Having reached its maximum expansion in terms of both distribution and advertising, Il Bollettino’s rhetoric became increasingly aggressive to the point of overflowing into xenophobia and never stopped supporting the Duce and his regime even during the campaign in the Horn of Africa when most Italian communities in North America (with the exception, among others, of some large Canadian centres such as Toronto, Vancouver and Montreal) rejected their allegiance to Fascist Italy once the Racial Laws of 1938 were approved.
The staunch support elicited by Il Bollettino
across the Italian community of Toronto is reflected in the impressive list of subscribers and number of advertisements published biweekly by Mari and his associates. Such lists would later be used by the RCMP to target local Italian communities during the infamous 1940 raids that resulted in the internment of hundreds of Italian Canadians.

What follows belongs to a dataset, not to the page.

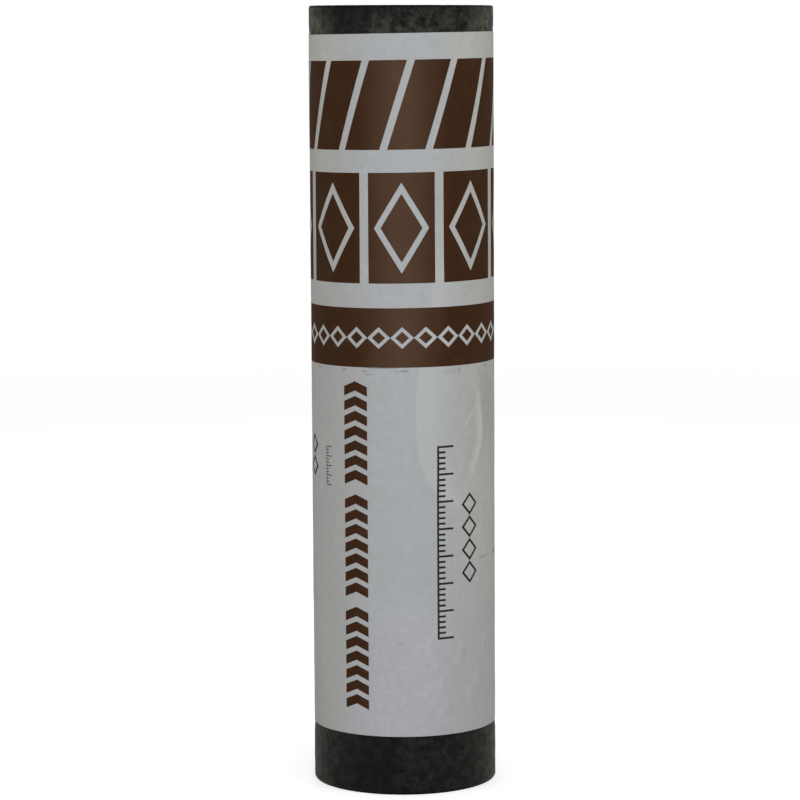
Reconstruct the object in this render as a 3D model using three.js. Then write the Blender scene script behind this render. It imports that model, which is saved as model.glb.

Fascist enthusiast and director of Il Bollettino, Tommaso Mari was born in 1899 in Cerreto d’Esi (Ancona), a village in the Marche region of Italy. Not much is known about his background apart from the fact that he was a schoolteacher and a fervent supporter of Mussolini in Canada even after the Ethiopian campaign and the promulgation of the Racial Laws in 1938. Mari arrived in Canada in 1928 and was among the founders of Il Bollettino. His first port of call was Thorold, where he arrived thanks to a sponsorship received by a fellow Italian who ran the Caboto Macaroni importing business.
Mari published the booklet Lezioni pratiche d’Italiano (1938), a widely circulating handbook containing twenty-five lessons for the teaching of Italian language that, under the cover of a military-like idea of instruction apparently free of openly nationalistic and pro-fascist traits, gave teachers ample freedom to indoctrinate their pupils.
Brera, Matteo. 2019. ‘Schools of “Italianness”: Language Teaching and Fascist Propaganda in 1930s Toronto.’ Italian Canadiana, 33, pp. 59-82.
Principe, Angelo. 1999. The Darkest Side of the Fascist Years. The Italian-Canadian Press 1920-1942. Toronto: Guernica, Toronto, pp. 85-122.